Desvió la mirada y contempló el edificio.

—Pareces tan vulnerable cuando duermes… no estoy acostumbrado a verte así.

Me enderecé en la silla, algo incómoda.

—Estaba a punto de llorar la otra noche en la cena. ¿Eso no te parece vulnerable?

—No es lo mismo. En la cena estabas triste. Hoy eras… ternura. —Volvió a mirarme y sentí que enmudecía con sus ojos.

—Sobre todo cuando se me caía el hilillo de baba.

En la comisura de su boca se empezó a dibujar una sonrisa.

—Me da mucha pena marcharme.

—No te vayas.

—Es una obligación. Probablemente sea para mejor. No quiero tener otro incidente como el de la otra noche en la terraza —dijo, después de titubear unos segundos.

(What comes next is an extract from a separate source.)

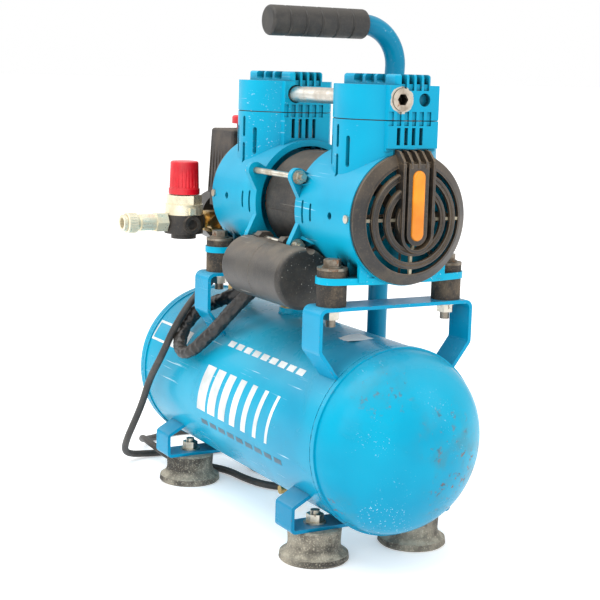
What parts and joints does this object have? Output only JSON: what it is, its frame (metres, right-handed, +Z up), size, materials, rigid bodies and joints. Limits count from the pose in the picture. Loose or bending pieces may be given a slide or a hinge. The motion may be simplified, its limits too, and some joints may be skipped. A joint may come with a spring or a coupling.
{
  "type": "airbrush compressor",
  "caption": "Portable oil-free air compressor: paired piston pump heads on rubber mounts over a horizontal tank, with handle, regulator, gauge, quick coupler and mains cord.",
  "frame": {"origin": "middle of the four feet, on the floor they stand on", "axes": "+X along the tank towards the end with the larger outer fan cover view, +Z up, -Y the side with the capacitor housing and the air outlet"},
  "size_m": [0.5064, 0.3111, 0.46],
  "materials": {
    "tank_paint": "gloss",
    "pump_paint": "gloss",
    "handle_paint": "gloss",
    "foot_rubber": "matt, dusty",
    "mount_rubber": "matt, dusty",
    "grip_rubber": "satin",
    "black_plastic": "matt, dusty",
    "grey_plastic": "matt, dusty",
    "red_plastic": "satin",
    "orange_plastic": "gloss",
    "zinc": "zinc plated",
    "rusty_steel": "dull, rusty",
    "plain_steel": "machined",
    "nickel_plate": "nickel plated",
    "black_steel": "matt",
    "copper_wire": "enamelled copper",
    "cast_aluminium": "satin",
    "brass_metal": "satin",
    "sleeve_vinyl": "satin, creased",
    "cord_rubber": "satin, dusty",
    "dial_white": "satin",
    "needle_red": "satin",
    "clear_lens": "clear"
  },
  "bodies": {
    "frame": {"tank_barrel": "tank_paint", "tank_domes": "tank_paint", "pump_brackets": "tank_paint", "foot_brackets": "tank_paint", "rubber_feet": "foot_rubber", "foot_bolts": "zinc", "drain_valve_body": "brass_metal", "handle_tube": "handle_paint", "handle_grip": "grip_rubber", "mount_rubbers": "mount_rubber", "mount_bolts": "rusty_steel", "crankcase_front": "pump_paint", "crankcase_rear": "pump_paint", "head_cover_front": "pump_paint", "head_cover_rear": "pump_paint", "fan_cover_front": "black_plastic", "fan_cover_rear": "black_plastic", "accent_inserts": "orange_plastic", "valve_plates": "plain_steel", "cylinder_liners": "cast_aluminium", "port_plugs": "rusty_steel", "link_pipe": "cast_aluminium", "motor_stator": "black_steel", "stator_windings": "copper_wire", "shaft_bearings": "plain_steel", "tie_rods": "zinc", "hex_nuts": "zinc", "barrel_screws": "zinc", "capacitor_housing_front": "black_plastic", "capacitor_housing_rear": "black_plastic", "capacitor": "cast_aluminium", "capacitor_clips": "black_plastic", "check_valve": "brass_metal", "delivery_pipe": "cast_aluminium", "manifold": "brass_metal", "brass_tee": "brass_metal", "safety_valve_body": "brass_metal", "pressure_switch_base": "black_plastic", "pressure_switch_cover": "grey_plastic", "cable_gland": "black_plastic", "regulator_body": "black_plastic", "regulator_bonnet": "black_plastic", "gauge_case": "black_steel", "gauge_dial": "dial_white", "gauge_lens": "clear_lens", "coupler_body": "nickel_plate", "motor_lead_sleeve": "sleeve_vinyl", "power_cord": "cord_rubber", "power_cord_coil": "cord_rubber", "power_plug": "cord_rubber"},
    "crank": {"motor_rotor": "plain_steel", "cooling_fans": "black_plastic"},
    "piston_f": {"piston_front": "cast_aluminium"},
    "piston_r": {"piston_rear": "cast_aluminium"},
    "drain_knob": {"drain_valve_knob": "brass_metal"},
    "regulator": {"regulator_knob": "red_plastic"},
    "needle": {"gauge_needle": "needle_red"},
    "sleeve": {"coupler_sleeve": "nickel_plate"},
    "switch": {"switch_knob": "red_plastic"},
    "safety": {"safety_valve_pin": "plain_steel"}
  },
  "joints": [
    {"name": "crank_spin", "type": "hinge", "parent": "frame", "child": "crank", "pos_m": [0.0493, 0, 0.2904], "axis": [1, 0, 0], "continuous": true},
    {"name": "piston_front_stroke", "type": "slide", "parent": "frame", "child": "piston_f", "axis": [0, 0, 1], "range_m": [-0.006, 0.006]},
    {"name": "piston_rear_stroke", "type": "slide", "parent": "frame", "child": "piston_r", "axis": [0, 0, 1], "range_m": [-0.006, 0.006]},
    {"name": "drain_turn", "type": "hinge", "parent": "frame", "child": "drain_knob", "pos_m": [0, 0, 0.014], "axis": [0, 0, 1], "range_deg": [0, 360]},
    {"name": "regulator_turn", "type": "hinge", "parent": "frame", "child": "regulator", "pos_m": [-0.122, -0.061, 0.29], "axis": [0, 0, 1], "range_deg": [-720, 720]},
    {"name": "needle_swing", "type": "hinge", "parent": "frame", "child": "needle", "pos_m": [-0.175, 0, 0.259], "axis": [-1, 0, 0], "range_deg": [0, 270]},
    {"name": "coupler_release", "type": "slide", "parent": "frame", "child": "sleeve", "axis": [0, 1, 0], "range_m": [0, 0.003], "stiffness_N_per_m": 600},
    {"name": "switch_press", "type": "slide", "parent": "frame", "child": "switch", "axis": [0, 0, 1], "range_m": [-0.004, 0]},
    {"name": "safety_pull", "type": "slide", "parent": "frame", "child": "safety", "axis": [0, 1, 0], "range_m": [0, 0.002], "stiffness_N_per_m": 800}
  ]
}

—¿Cuándo vuelves? —Me encogí para coger la mochila y los libros que me había prestado. Y para esconder mi rostro colorado.

—No lo sé seguro, pero quizá mañana mismo. Espero que seas una rápida lectora.

Abrí la puerta del coche. Necesitaba salir; poner espacio entre los dos.

—Claro que sí… a ver qué te has pensado. Rápida como una gacela. Y fugaz. —Me llevé el dedo a la sien para hacerle el gesto de la locura—. En primaria era la quinta que más rápido leía en clase. —Cerré con un portazo para darme fuerzas—. No, no. La tercera.

—Divertida, preciosa e inteligente. Lo tienes todo. —Arrancó marcha atrás y me sonrió mientras giraba el volante.

Había desterrado la locura de sus adjetivos para mí. Me encantaba.

Me emocionaba más aún que nunca se le hubiese pasado por la cabeza.